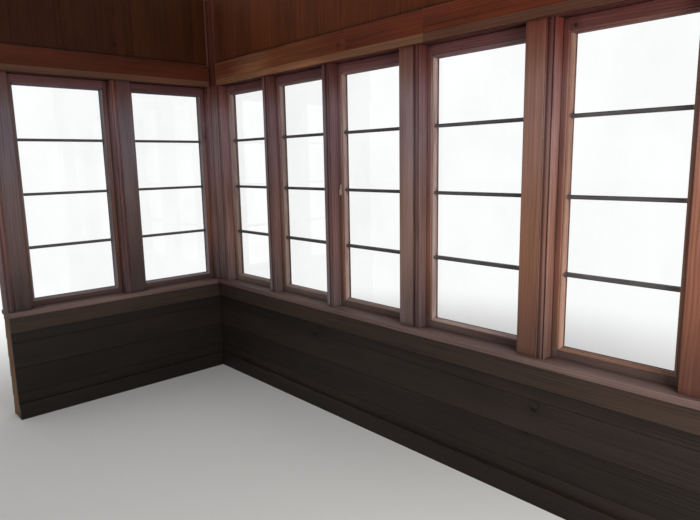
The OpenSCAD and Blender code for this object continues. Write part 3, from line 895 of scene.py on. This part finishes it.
def add_world():
    """Even light from all round. What is seen past the part, also in glass, is white."""
    world = bpy.data.worlds.new("studio")
    bpy.context.scene.world = world
    world.use_nodes = True
    nodes, links = world.node_tree.nodes, world.node_tree.links
    nodes.clear()
    path = nodes.new("ShaderNodeLightPath")
    seen = path.outputs["Is Camera Ray"]
    for ray in ("Is Glossy Ray", "Is Transmission Ray"):
        either = nodes.new("ShaderNodeMath")
        either.operation = "MAXIMUM"
        links.new(seen, either.inputs[0])
        links.new(path.outputs[ray], either.inputs[1])
        seen = either.outputs[0]
    dim, white = (nodes.new("ShaderNodeBackground") for _ in range(2))
    dim.inputs["Strength"].default_value = AMBIENT
    for background in (dim, white):
        background.inputs["Color"].default_value = (1.0, 1.0, 1.0, 1.0)
    both = nodes.new("ShaderNodeMixShader")
    out = nodes.new("ShaderNodeOutputWorld")
    links.new(seen, both.inputs["Fac"])
    links.new(dim.outputs[0], both.inputs[1])
    links.new(white.outputs[0], both.inputs[2])
    links.new(both.outputs[0], out.inputs["Surface"])


def add_floor():
    """A pale floor that fades to white away from the part."""
    data = bpy.data.meshes.new("floor")
    mesh = bmesh.new()
    bmesh.ops.create_circle(mesh, cap_ends=True, segments=96, radius=FLOOR_RADIUS)
    mesh.to_mesh(data)
    mesh.free()
    floor = bpy.data.objects.new("floor", data)
    floor.location.z = -FLOOR_DROP
    bpy.context.scene.collection.objects.link(floor)
    t = Tree("floor")
    far = t.distance(t.place, (0.0, 0.0, 0.0)).ease(FADE_FROM, FADE_TO)
    pale = t.add("ShaderNodeBsdfPrincipled")
    t.put(pale.inputs["Base Color"], (0.78, 0.775, 0.76, 1.0))
    t.put(pale.inputs["Roughness"], 0.8)
    path = t.add("ShaderNodeLightPath")
    through_glass = Num(t, path.outputs["Is Transmission Ray"])
    seen = Num(t, path.outputs["Is Camera Ray"]).math("MAXIMUM", through_glass)
    white = t.add("ShaderNodeEmission")
    data.materials.append(t.finish(t.mix_shaders(far * seen, pale, white)))


inside_nail = metal("inside_nail", (84, 66, 56), (50, 34, 28), rough=0.45, polish=0.5)
outside_nail = metal("outside_nail", (96, 74, 60), (88, 50, 32), rough=0.6, polish=0.4)
for wall_name in ("long", "short"):
    dress_windows(wall_name)
    dress_upper(wall_name)
    dress_lower(wall_name)
    dress_outside(wall_name)
    nail_wall(wall_name, inside_nail, outside_nail)
dress_posts()

add_camera()
add_world()
add_lamp("key", place=(-0.1, -2.95, 1.25), target=(0.6, -0.4, 1.4), size=1.3, power=48.0,
         colour=(1.0, 0.985, 0.965))
add_floor()
bpy.context.scene.view_settings.view_transform = "Standard"
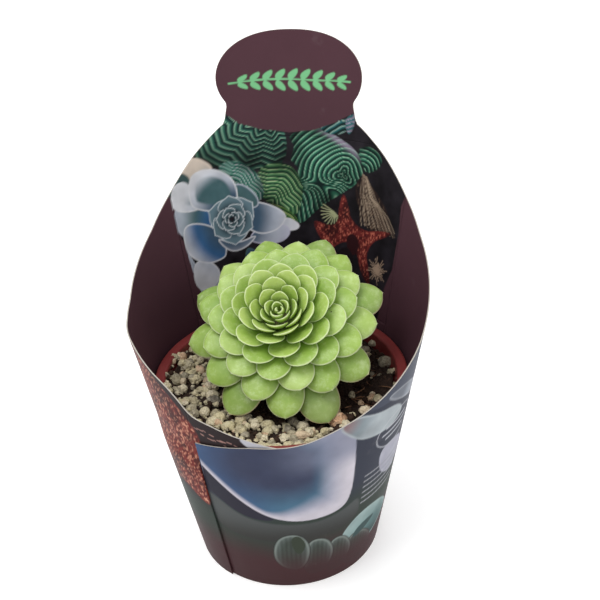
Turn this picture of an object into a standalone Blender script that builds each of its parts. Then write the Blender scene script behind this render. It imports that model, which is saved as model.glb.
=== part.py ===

→ REQUIREMENTS: Extract the full set of entries word for word.

→ RESPONSE:
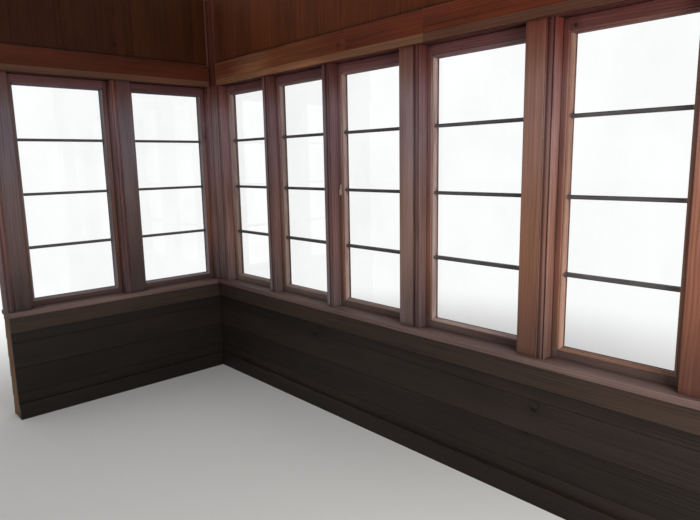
The OpenSCAD and Blender code for this object continues. Write part 3, from line 895 of scene.py on. This part finishes it.
def add_world():
    """Even light from all round. What is seen past the part, also in glass, is white."""
    world = bpy.data.worlds.new("studio")
    bpy.context.scene.world = world
    world.use_nodes = True
    nodes, links = world.node_tree.nodes, world.node_tree.links
    nodes.clear()
    path = nodes.new("ShaderNodeLightPath")
    seen = path.outputs["Is Camera Ray"]
    for ray in ("Is Glossy Ray", "Is Transmission Ray"):
        either = nodes.new("ShaderNodeMath")
        either.operation = "MAXIMUM"
        links.new(seen, either.inputs[0])
        links.new(path.outputs[ray], either.inputs[1])
        seen = either.outputs[0]
    dim, white = (nodes.new("ShaderNodeBackground") for _ in range(2))
    dim.inputs["Strength"].default_value = AMBIENT
    for background in (dim, white):
        background.inputs["Color"].default_value = (1.0, 1.0, 1.0, 1.0)
    both = nodes.new("ShaderNodeMixShader")
    out = nodes.new("ShaderNodeOutputWorld")
    links.new(seen, both.inputs["Fac"])
    links.new(dim.outputs[0], both.inputs[1])
    links.new(white.outputs[0], both.inputs[2])
    links.new(both.outputs[0], out.inputs["Surface"])


def add_floor():
    """A pale floor that fades to white away from the part."""
    data = bpy.data.meshes.new("floor")
    mesh = bmesh.new()
    bmesh.ops.create_circle(mesh, cap_ends=True, segments=96, radius=FLOOR_RADIUS)
    mesh.to_mesh(data)
    mesh.free()
    floor = bpy.data.objects.new("floor", data)
    floor.location.z = -FLOOR_DROP
    bpy.context.scene.collection.objects.link(floor)
    t = Tree("floor")
    far = t.distance(t.place, (0.0, 0.0, 0.0)).ease(FADE_FROM, FADE_TO)
    pale = t.add("ShaderNodeBsdfPrincipled")
    t.put(pale.inputs["Base Color"], (0.78, 0.775, 0.76, 1.0))
    t.put(pale.inputs["Roughness"], 0.8)
    path = t.add("ShaderNodeLightPath")
    through_glass = Num(t, path.outputs["Is Transmission Ray"])
    seen = Num(t, path.outputs["Is Camera Ray"]).math("MAXIMUM", through_glass)
    white = t.add("ShaderNodeEmission")
    data.materials.append(t.finish(t.mix_shaders(far * seen, pale, white)))


inside_nail = metal("inside_nail", (84, 66, 56), (50, 34, 28), rough=0.45, polish=0.5)
outside_nail = metal("outside_nail", (96, 74, 60), (88, 50, 32), rough=0.6, polish=0.4)
for wall_name in ("long", "short"):
    dress_windows(wall_name)
    dress_upper(wall_name)
    dress_lower(wall_name)
    dress_outside(wall_name)
    nail_wall(wall_name, inside_nail, outside_nail)
dress_posts()

add_camera()
add_world()
add_lamp("key", place=(-0.1, -2.95, 1.25), target=(0.6, -0.4, 1.4), size=1.3, power=48.0,
         colour=(1.0, 0.985, 0.965))
add_floor()
bpy.context.scene.view_settings.view_transform = "Standard"
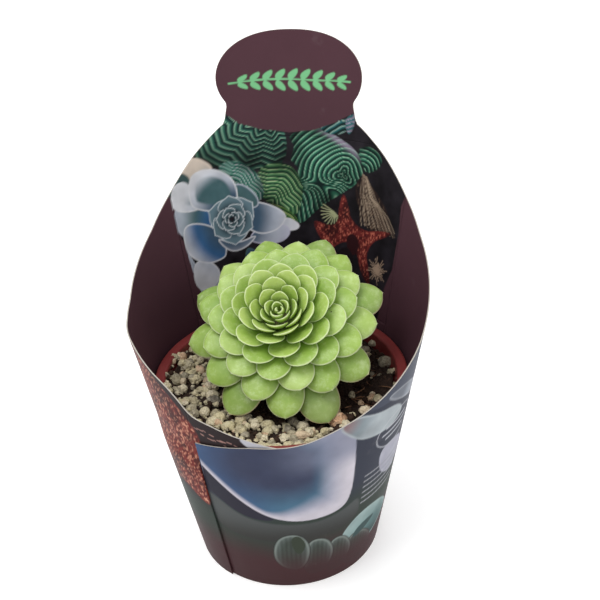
Turn this picture of an object into a standalone Blender script that builds each of its parts. Then write the Blender scene script behind this render. It imports that model, which is saved as model.glb.
=== part.py ===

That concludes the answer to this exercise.